The Apache Stanbol Enhancer provides both a RESTful and a Java API that allows a caller to extract features from passed content. In more detail the passed content is processed by Enhancement Engines as defined by the called Enhancement Chain.

- Using the Stanbol Enhancer
  - RESTful
  - Java API
  - Main Interfaces and Utility Classes
  - Enhancement Structure
- List of Available Enhancement Engines

===Reasoning===
Services that are able to retrieve additional semantic information about the content based on the semantic information retrieved via content enhancement.
The Stanbol Reasoners component provides a set of services that take advantage of automatic inference engines.

The module implements a common api for reasoning services, providing the possibility to plug different reasoners and configurations in parallel.

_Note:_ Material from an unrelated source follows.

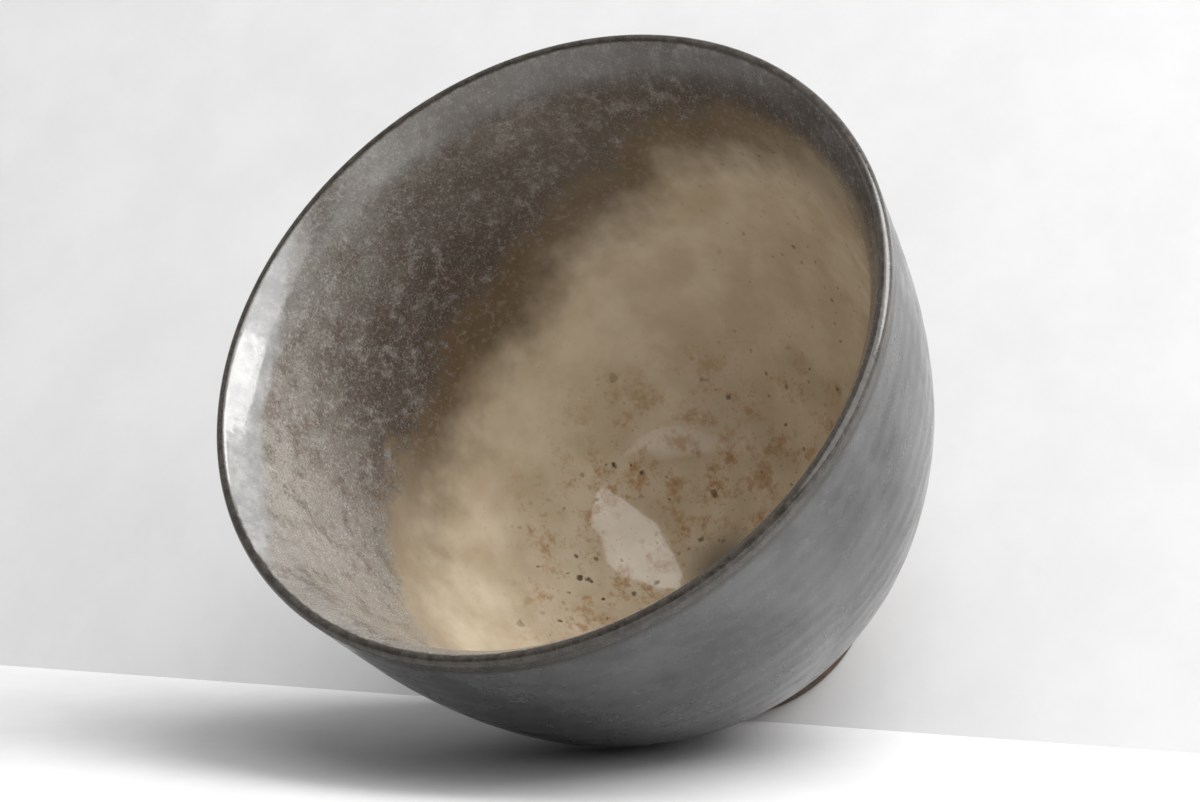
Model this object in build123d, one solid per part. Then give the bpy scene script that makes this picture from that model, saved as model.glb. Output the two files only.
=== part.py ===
from build123d import *
import os
from math import cos, radians, sin

# A deep footed tea bowl of turned stoneware, standing upright on its foot ring.
# Units are millimetres. The origin is the centre of the foot's underside and +Z runs up the bowl's axis.
# The bowl is a thrown clay body with a foot ring luted under it, and four fired glaze skins that meet
# it face to face: one outside, a pale and a grey one inside, and an iron-brown one over the lip.

# The rim. Its lip is a half round. Slopes are measured from the vertical.
rim_radius = 42.0
height = 67.3
lip_radius = 0.8
outer_lip_slope = 6.8
inner_lip_slope = 34.0

# The wall as stretches going down from the lip. A stretch is (length, 0) where it is straight, and
# (radius, turn) where it is a curve. Radius and turn are negative where it curves away from the axis.
outer_stretches = [(12.6, 0), (101.0, 8.2), (61.7, 40.0)]
inner_stretches = [(2.0, 0), (-12.0, -24.7), (7.0, 0), (120.0, 6.0), (54.0, 30.7)]

# The foot ring. Its seat climbs the belly from the flat underside up to this much of the belly's turn.
foot_radius = 16.2
foot_bore_radius = 12.6
foot_chamfer = 0.5
foot_seat_turn = 35.5

# The glaze skins. The outer one stops just above the foot ring, at this much of the belly's turn.
glaze = 0.4
lip_band_outside = 1.0
lip_band_inside = 1.2
glaze_stop_turn = 34.7

# The grey glaze was rolled round the rim and poured into the tilted bowl, so it ends on a slanted plane,
# and on the high side on a level one. The slanted plane crosses the axis at this height, and it drops by
# this angle towards the side facing this azimuth.
pour_line_height = 53.1
pour_line_tilt = 24.4
pour_line_azimuth = -124.3
rim_line_height = 63.0

lip_centre = (rim_radius - lip_radius, height - lip_radius)


def step(point, slope, length):
    """The point reached by going down the wall in a straight line."""
    return (point[0] - length * sin(radians(slope)), point[1] - length * cos(radians(slope)))


def bend(point, slope, radius, turn):
    """The point reached by following a curve down the wall."""
    start = radians(slope)
    end = radians(slope + turn)
    return (point[0] - radius * (cos(start) - cos(end)), point[1] - radius * (sin(end) - sin(start)))


def walk(point, slope, stretches, growth):
    """Edges down the wall, and where they end. growth is added to each radius to stay parallel."""
    edges = []
    for size, turn in stretches:
        if turn == 0:
            end = step(point, slope, size)
            edges.append(Line(point, end))
        else:
            radius = size + growth
            end = bend(point, slope, radius, turn)
            edges.append(ThreePointArc(point, bend(point, slope, radius, turn / 2), end))
        point = end
        slope += turn
    return edges, point, slope


def lip_edge(radius, slope, side):
    """Where the lip's half round meets the wall. side is 1 outside and -1 inside."""
    tilt = radians(slope)
    return (lip_centre[0] + side * radius * cos(tilt), lip_centre[1] - side * radius * sin(tilt))


def lip_nose(radius):
    """The half round over the lip, from the outer wall to the inner wall."""
    middle = radians((180 - outer_lip_slope - inner_lip_slope) / 2)
    top = (lip_centre[0] + radius * cos(middle), lip_centre[1] + radius * sin(middle))
    return ThreePointArc(lip_edge(radius, outer_lip_slope, 1), top, lip_edge(radius, inner_lip_slope, -1))


def outer_wall(depth, lead, last_turn):
    """The outer wall at a depth below its glaze, from a lead below the lip to part of the belly's turn."""
    start = step(lip_edge(lip_radius - depth, outer_lip_slope, 1), outer_lip_slope, lead)
    first, shoulder, belly = outer_stretches
    stretches = [(first[0] - lead, 0), shoulder, (belly[0], last_turn)]
    edges, end, slope = walk(start, outer_lip_slope, stretches, -depth)
    return edges, start, end


def inner_wall(depth, lead):
    """The inner wall at a depth below its glaze, from a lead below the lip to the axis."""
    start = step(lip_edge(lip_radius - depth, inner_lip_slope, -1), inner_lip_slope, lead)
    first = inner_stretches[0]
    stretches = [(first[0] - lead, 0)] + inner_stretches[1:]
    edges, edge_of_well, slope = walk(start, inner_lip_slope, stretches, depth)
    well_radius = edge_of_well[0] / cos(radians(slope))
    well, end, level = walk(edge_of_well, slope, [(well_radius, 90 - slope)], 0)
    return edges + well, start, end


def turned(edges):
    """The solid swept by a closed section turned once about the axis."""
    section = make_face(Curve() + edges)
    return revolve(Plane.XZ * section, Axis.Z, 360)


def skin(face, face_start, face_end, back, back_start, back_end):
    """A glaze skin between its face and its back. Its ends are closed unless they meet on the axis."""
    return turned(face + back + [Line(face_start, back_start), Line(face_end, back_end)])


def clay_body():
    """The thrown bowl under its glaze, with a flat floor underneath."""
    outer, outer_start, outer_end = outer_wall(glaze, 0, outer_stretches[-1][1])
    inner, inner_start, inner_end = inner_wall(glaze, 0)
    corner = (0, outer_end[1])
    floor = [Line(outer_end, corner), Line(corner, inner_end)]
    return turned(outer + inner + floor + [lip_nose(lip_radius - glaze)])


def foot_ring():
    """The bare clay ring luted on under the belly, with its seat hollowed to the body's curve."""
    belly_radius, belly_turn = outer_stretches[-1]
    slope = outer_lip_slope + outer_stretches[1][1] + foot_seat_turn
    seat_top = outer_wall(glaze, 0, foot_seat_turn)[2]
    seat, seat_bottom, end_slope = walk(seat_top, slope, [(belly_radius, belly_turn - foot_seat_turn)], -glaze)
    corners = [
        seat_bottom,
        (foot_bore_radius, seat_bottom[1]),
        (foot_bore_radius, foot_chamfer),
        (foot_bore_radius + foot_chamfer, 0),
        (foot_radius - foot_chamfer, 0),
        (foot_radius, foot_chamfer),
        seat_top,
    ]
    return turned(seat + [Line(a, b) for a, b in zip(corners, corners[1:])])


def outer_glaze():
    """The skin over the whole outside, from the lip band down to just above the foot ring."""
    face = outer_wall(0, lip_band_outside, glaze_stop_turn)
    back = outer_wall(glaze, lip_band_outside, glaze_stop_turn)
    return skin(*face, *back)


def inner_glaze():
    """The skin over the whole inside, before the pour line divides it."""
    return skin(*inner_wall(0, lip_band_inside), *inner_wall(glaze, lip_band_inside))


def lip_band():
    """The thin skin over the lip, where the glaze ran off and the iron shows."""
    edges = [lip_nose(lip_radius), lip_nose(lip_radius - glaze)]
    sides = [(outer_lip_slope, 1, lip_band_outside), (inner_lip_slope, -1, lip_band_inside)]
    for slope, side, lead in sides:
        face = lip_edge(lip_radius, slope, side)
        back = lip_edge(lip_radius - glaze, slope, side)
        face_end = step(face, slope, lead)
        back_end = step(back, slope, lead)
        edges += [Line(face, face_end), Line(face_end, back_end), Line(back_end, back)]
    return turned(edges)


def pour_plane():
    """The slanted plane that the grey glaze ends on, facing up."""
    tilt = radians(pour_line_tilt)
    azimuth = radians(pour_line_azimuth)
    normal = (sin(tilt) * cos(azimuth), sin(tilt) * sin(azimuth), cos(tilt))
    return Plane(origin=(0, 0, pour_line_height), z_dir=normal)


def inner_glazes():
    """The inner skin divided into the pale liner below both lines and the grey glaze above either."""
    rim_plane = Plane(origin=(0, 0, rim_line_height), z_dir=(0, 0, 1))
    whole = inner_glaze()
    poured = whole.split(pour_plane(), keep=Keep.TOP)
    rest = whole.split(pour_plane(), keep=Keep.BOTTOM)
    rolled = rest.split(rim_plane, keep=Keep.TOP)
    pale = rest.split(rim_plane, keep=Keep.BOTTOM)
    return pale, poured + rolled


pale_liner_glaze, grey_pour_glaze = inner_glazes()
nodes = {
    "clay_body": clay_body(),
    "foot_ring": foot_ring(),
    "outer_glaze": outer_glaze(),
    "pale_liner_glaze": pale_liner_glaze,
    "grey_pour_glaze": grey_pour_glaze,
    "iron_lip_band": lip_band(),
}

os.makedirs("parts", exist_ok=True)
for name, solid in nodes.items():
    solid.label = name
    export_step(solid, os.path.join("parts", name + ".step"))
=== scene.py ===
"""A deep footed tea bowl of glazed stoneware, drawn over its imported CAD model.

Lengths are metres in the CAD frame: the origin is the centre of the foot's underside, +Z runs up the axis.
"""
from bisect import bisect_right
from math import cos, pi, radians, sin, tau

import bmesh
import bpy
from mathutils import Matrix, Vector, noise


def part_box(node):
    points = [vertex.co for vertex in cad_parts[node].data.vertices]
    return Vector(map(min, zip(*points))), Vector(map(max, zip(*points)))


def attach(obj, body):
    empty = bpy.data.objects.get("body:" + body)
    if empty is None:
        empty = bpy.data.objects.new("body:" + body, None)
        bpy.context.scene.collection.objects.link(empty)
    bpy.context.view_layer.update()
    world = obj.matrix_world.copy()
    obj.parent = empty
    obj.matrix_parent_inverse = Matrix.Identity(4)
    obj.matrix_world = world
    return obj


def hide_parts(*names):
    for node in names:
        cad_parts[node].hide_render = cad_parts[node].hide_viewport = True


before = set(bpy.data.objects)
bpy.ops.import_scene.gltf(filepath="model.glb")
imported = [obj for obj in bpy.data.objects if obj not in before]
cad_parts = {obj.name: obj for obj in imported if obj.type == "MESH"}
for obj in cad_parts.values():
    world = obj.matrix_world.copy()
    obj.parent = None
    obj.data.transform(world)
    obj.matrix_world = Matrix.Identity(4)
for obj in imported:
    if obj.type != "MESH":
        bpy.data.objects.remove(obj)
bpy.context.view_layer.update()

mm = 0.001

# ---------------------------------------------------------------------------------------------------------
# The bowl's section, as in the CAD. Slopes are measured from the vertical. A stretch of wall is
# (length, 0) where it is straight and (radius, turn) where it curves, negative where it curves outwards.
# ---------------------------------------------------------------------------------------------------------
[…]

Actually the module includes OWLApi and Jena based abstract services, with concrete implementations for Jena RDFS, OWL, OWLMini and HermiT reasoning service.

===Knowledge Models===
Services that are used to define and manipulate the data models (e.g. ontologies) that are used to store the semantic information.
The Apache Stanbol Ontology Manager provides a controlled environment for managing ontologies, ontology networks and user sessions for semantic data modeled after them. It provides full access to ontologies stored into the Stanbol persistence layer. Managing an ontology network means that you can activate or deactivate parts of a complex model from time to time, so that your data can be viewed and classified under different "logical lenses". This is especially useful in Reasoning operations.

===Persistence===
Services that store (or cache) semantic information, i.e. enhanced content, entities, facts, and make it searchable.
The Apache Stanbol Contenthub is an Apache Solr based document repository which enables storage of text-based documents and customizable semantic search facilities. The Contenthub exposes an efficient Java API together with the corresponding RESTful services.